Prompt design still matters in RAG. The model should know the task, the tone, and the rules for citing or refusing unsupported claims. But prompt engineering alone cannot rescue a weak retrieval layer. In practice, retrieval quality sets the ceiling for generation quality.
RAG vs Fine-Tuning
RAG and fine-tuning solve different problems. Fine-tuning changes model behavior or style through additional training. RAG injects fresh knowledge at runtime. If your problem is that the assistant lacks access to current documents, RAG is usually the better first step. If your problem is that the assistant speaks in the wrong tone or fails to follow a domain-specific format, fine-tuning may help.
Many strong production systems use both. RAG handles up-to-date facts and private knowledge, while fine-tuning shapes how the model responds once the facts are available.
Where RAG Works Best
- Customer support assistants grounded in help-center content.
- Internal enterprise copilots over policies, wikis, and meeting notes.
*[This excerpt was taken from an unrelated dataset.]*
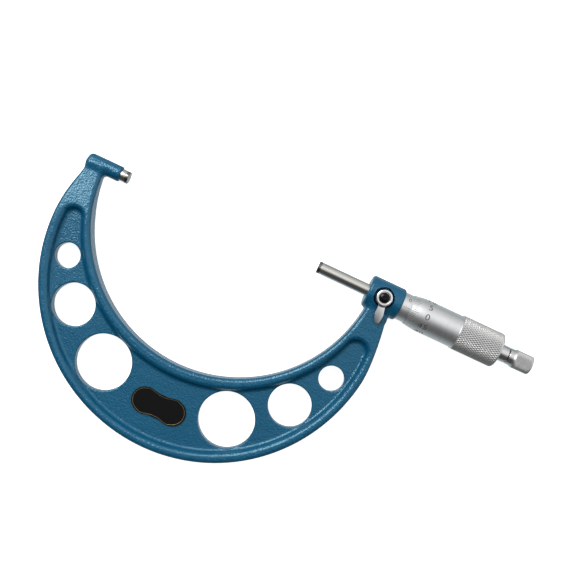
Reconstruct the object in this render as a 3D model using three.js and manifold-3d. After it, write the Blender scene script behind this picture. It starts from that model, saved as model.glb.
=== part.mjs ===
// An outside micrometer, 125 to 150 mm, in millimetres.
// The origin is the centre of the anvil's measuring face. +X runs along the spindle axis from the anvil to the
// spindle, +Z points out of the front of the frame, and the C of the frame hangs towards -Y.
// The spindle stands at its lowest reading, with its measuring face at x = 125.

import * as THREE from "three";
import { ConvexGeometry } from "three/addons/geometries/ConvexGeometry.js";
import { mergeVertices } from "three/addons/utils/BufferGeometryUtils.js";
import Module from "manifold-3d";

const wasm = await Module();
wasm.setup();

// ---- Driving dimensions ----

const GAP = 0.3; // running and seating clearance between separate pieces
const JOINT_LINE = 0.05; // clearance between faces that are brazed or screwed together
const LOWEST_READING = 125;

// Frame: a C between two arcs, with a thick rim round a thin web.
const INNER_ARC = { x: 73.3, y: -0.7, r: 88.0 };
const OUTER_ARC = { x: 74.25, y: -36.6, r: 105.25 };
const RIM_HALF = 7.3; // half the thickness of the rim
const WEB_HALF = 3.3; // half the thickness of the web
const RIM_CHAMFER = 2.0;
const INNER_RIM_WIDTH = 7.8;
const OUTER_RIM_WIDTH = 6.8;
const RECESS_END_RADIUS = 3.9;
const C_TOP_Y = -18; // the C ends here, and the two necks go on
const RIGHT_NECK_HALF = 7.0;
const HOLE_MIDDLE_X = 73.6; // the six holes lie in pairs on both sides of this line
const HOLES = [
  { away: 40.5, y: -106.0, r: 17.1 },
  { away: 71.2, y: -82.3, r: 13.1 },
  { away: 86.85, y: -57.2, r: 7.7 },
];

// Arm that holds the anvil.
const ARM = { start: -28, end: -5, r: 4.75, chamfer: 1.2 };
const ANVIL_RADIUS = 3.75;
const ANVIL_SHANK_RADIUS = 3.0;
const ANVIL_SHANK_START = -20;
const TIP_LENGTH = 1.8; // carbide tips of the anvil and the spindle
const TIP_CHAMFER = 0.25;

// Boss that holds the spindle.
const BOSS = { start: 156.5, end: 178.3, r: 10, chamfer: 1.2 };
const SLEEVE_SEAT_X = 173;
const SLEEVE_SEAT_RADIUS = 6.3;

// Spindle and its nut.
const SPINDLE_RADIUS = 3.75;
const THREAD = { start: 186, end: 229, r: 4.1 };
const TAPER = { start: 233.3, end: 242.8, large: 4.6, small: 3.5 };
const SLEEVE = { start: 178.6, end: 213, r: 8.7, bore: 7.0 };
const NUT_BODY = { end: 221, shank: 6.0, body: 6.7, split: 5.9, guideEnd: 184.5 };
const ADJUSTING_NUT = { start: 213.6, end: 219.6, r: 8.2 };

// Thimble.
const THIMBLE = {
  start: 185,
  end: 243.7,
  bore: 8.9,
  edge: 9.1,
  bevelX: 187.2,
  bevel: 9.6,
  barrelX: 194.8,
  barrel: 10.25,
  knurlX: 216.4,
  knurl: 10.9,
  hubX: 233,
};

// Ratchet stop.
const STEM = { collarEnd: 249.7, collar: 5.2, post: 2.2, postEnd: 261.0, thread: 1.6 };
const CAP = { start: 250.3, flareX: 253, knurlX: 254.2, end: 265.4, neck: 5.2, knurl: 5.75, bore: 4.4 };
const CAP_WALL_X = 261.8; // inner face of the cap's end wall
const WHEEL = { start: 257.8, end: 259.8, bore: 2.5, r: 4.1 };
const RATCHET_TEETH = 12;
const TOOTH_HEIGHT = 1.0;
const SPRING = { start: 250.1, end: 257.0, r: 3.3, wire: 0.3, turns: 5 };

// Spindle lock: a stud in the front of the boss, turned by a small lever.
const LOCK_X = 167.8;
const LOCK_Y = -0.5;
const PAD_TOP = 9.4; // the flat pad on the boss that the lever stands on
const PAD_RADIUS = 6.0;
const STUD_RADIUS = 2.5;
const WASHER = { r: 5.4, bore: 2.0, bottom: 9.5, top: 9.8 };
const LEVER = { bottom: 9.9, floor: 10.6, top: 12.1, r: 4.9, bore: 3.5, hole: 2.0 };
const LEVER_TAIL = { root: 2.1, middleY: -9.8, middle: 2.75, tipY: -15.95, bottom: 9.95, top: 11.4 };
const LEVER_TILT = 7; // degrees that the lever's tail leans towards the thimble
const LOCK_SCREW = { head: 3.2, bottom: 10.9, rim: 11.7, top: 13.0, shank: 0.8 };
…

- Developer assistants over code documentation, runbooks, and architecture docs.
- Research tools that summarize papers or compare evidence across sources.
- Legal and compliance workflows that require source-backed answers.
Beginner Mistakes to Avoid
The most common beginner mistake is assuming the model is the product and retrieval is just plumbing. It is the opposite. In many RAG applications, data preparation, indexing strategy, metadata quality, and evaluation matter more than swapping between two similar models.
Another common mistake is retrieving too many chunks. More context does not always mean better answers. It often means more noise, higher token cost, and weaker grounding. Precision usually beats volume.
What to Learn Next
Once you understand the basic flow, the next step is to improve retrieval quality and system reliability. That means learning how to choose chunk sizes, tune embeddings, apply metadata filters, add re-ranking, and evaluate answer quality with realistic test questions. Those improvements turn a basic RAG prototype into a production-ready system.
RAG is popular because it is practical, not magical. It gives teams a straightforward way to combine the fluency of language models with the discipline of search and evidence retrieval. That combination is why it has become a foundational pattern across modern AI products.